The best case scenario is that, like the term’s originator, you end up being offered a job with a great pay rise and a work culture that better suits you. But that’s in no way a guaranteed outcome – so is this actually the most productive way to channel those feelings of negativity at work? And when emotions are bubbling over, could ‘rage applying’ just lead you to make a decision that you regret?

As careers coach Ayesha Murray notes, making any decision in haste with heightened emotions isn’t a recipe for success, and leaving a role in anger can leave a bad impression. “Consider how an impulse departure might be perceived by a future employer,” she adds.“Does it give the impression that they’re hiring someone measured and pragmatic?” Plus, if you walk out in a fit of anger, you’ll be sure to burn bridges with those around you, Cotton explains. “And this is tricky if you want to continue working in the same sector.”

Instead, it’s worth taking a breather – that might mean getting out of the office with your phone notifications turned off or calling a friend at lunchtime to let all your emotions out and assess the situation. “Changing jobs takes careful consideration,” Murray says. “From understanding why you want to leave your current employer to reviewing what you truly want from a new role, there needs to be a process.”

First, think about what’s making you angry. Is it the role itself or the way you’re currently being treated? Might there be a way of changing that? “Do you like your job and want to remain in your organisation but on better terms?” asks career coach and owner of wellness brand SophiaWorld, Sophia Husbands. If so, you might be better off channelling your emotion to make a case for this change. “You can present an argument to your line manager, highlighting your achievements and the value you bring,” she suggests. 

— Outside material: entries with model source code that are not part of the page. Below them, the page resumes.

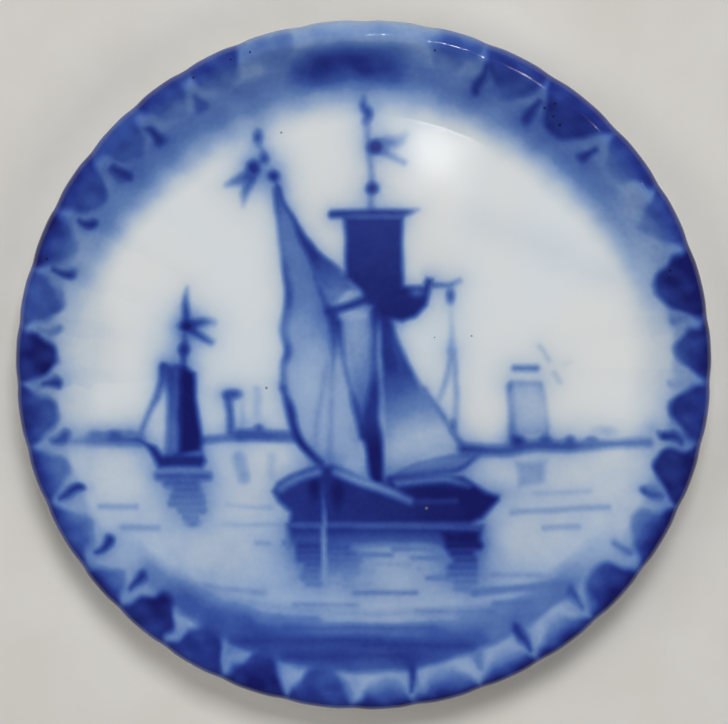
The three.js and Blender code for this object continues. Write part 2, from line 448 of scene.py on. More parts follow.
def paint_dashes(canvas):
    """The dashes, each wide and round at its inner end and narrowing to half outwards."""
    for azimuth, inner, outer, width, depth in DASHES:
        nearest_reach = np.clip(canvas.reach, inner, outer)
        beyond = (canvas.reach - nearest_reach) * OUTSIDE_RADIUS
        beside = np.radians(canvas.azimuth - azimuth) * canvas.reach * OUTSIDE_RADIUS
        taper = 1 - 0.5 * (nearest_reach - inner) / (outer - inner)
        half_width = math.radians(width) / 2 * OUTSIDE_RADIUS * taper
        canvas.apply(np.hypot(beyond, beside) - half_width, depth)


def paint_crown(canvas):
    """The dark band at the very top, paling to nearly white at the edge: partly thin paint, and partly
    painted light on the top of the outer wall.
    """
    azimuth = (canvas.azimuth + 180) % 360 - 180
    # The pale end of the crown is partly painted light, standing for light falling on the outer wall over
    # the top.
    paling = HALF - (HALF - FAINT) * smoothstep(0.91, 1.0, canvas.reach)
    near_top = 1 - smoothstep(7, 15, np.abs(azimuth + 2))
    canvas.lay(near_top * smoothstep(0.88, 0.90, canvas.reach), paling)
    dark = band(azimuth, -17, -8, 0, 13) * band(canvas.reach, 0.79, 0.87, 0.88, 0.955)
    canvas.lay(dark, brushed(canvas, DARK, wavelength=2.2))


# ---- The picture, in millimetres across and up from the middle of the plate ----

SHORE_LEVEL = -4.8
WATERLINE = -10.4
YARD_LEVEL = 10.0
COLUMN_STROKES = 7  # in each column of a reflection


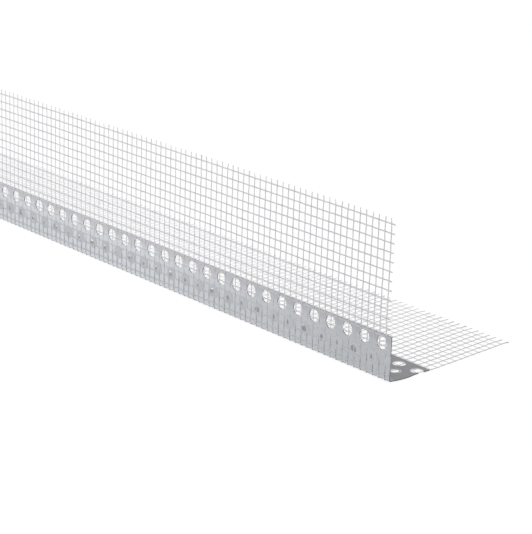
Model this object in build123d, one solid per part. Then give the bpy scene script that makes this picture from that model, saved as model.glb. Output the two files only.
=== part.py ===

But if it’s definitely a change you’re after, Cotton advises swapping rage applying for rage job searching. Sending out a CV without really thinking hard about what the job advert entails doesn’t always get you far, she notes, and in some cases, it might backfire in the long run, especially if you’re genuinely keen on the company in question. “Rage applying might provide instant gratification, but if the company you have applied to is somewhere you really want to work, a duff application will quickly put you in the hiring manager’s ‘no pile’ and may damage your chances of working there in the future,” she warns.

Murray recommends redirecting your adrenaline into creating a thought-through plan of action, which takes into account what’s driving the need to leave, which part of your role you really enjoy and what you want from your career and which roles might fulfil that in the future. The answers you come up with will help give your job search direction, in contrast to the often scattergun approach you might take when rage applying. “Think of yourself as a personal brand and approach possible companies whose culture and brand may align with you,” Husbands adds.

What’s most important, Murray says, is that you’re able to make an informed decision about your next step with a calm head. “After all, no one wants to be steeped in regret a few months down the line.”